State PUC approves $51.5 million in settlements in 2007 Malibu fire

An employee with Malibu Glass & Mirror walks through the rubble of the business after the October 2007 Malibu Canyon fire.
(Anne Cusack / Los Angeles Times)

The California Public Utilities Commission approved settlement agreements Thursday totaling $51.5 million with Southern California Edison and NextG Networks to resolve concerns about overloaded power poles that sparked the 2007 Malibu Canyon fire.

The agreements announced earlier this year penalize the companies for wrongdoing and require the inspection of more than 60,000 poles to ensure they comply with the PUC’s safety rules.

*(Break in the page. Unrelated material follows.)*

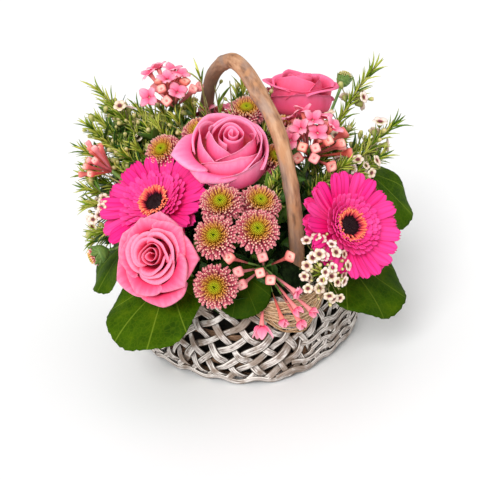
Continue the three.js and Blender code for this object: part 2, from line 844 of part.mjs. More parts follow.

SCE acknowledged a pole was overloaded and agreed to pay $37 million. NextG, a telecommunications company, also admitted that a pole was overloaded and agreed to pay $14.5 million.


Some of the money from both companies will go into California’s general fund. The balance will be used for safety audits and mitigations.

A year ago, the PUC approved a settlement agreement for $12 million with AT&T;, Verizon and Sprint.

The October 2007 blaze began when three utility poles fell during a Santa Ana windstorm. The fire burned 3,836 acres and destroyed or damaged dozens of structures and vehicles. The poles were jointly owned by SCE, AT&T; Mobility, Verizon Wireless and NextG Networks of California.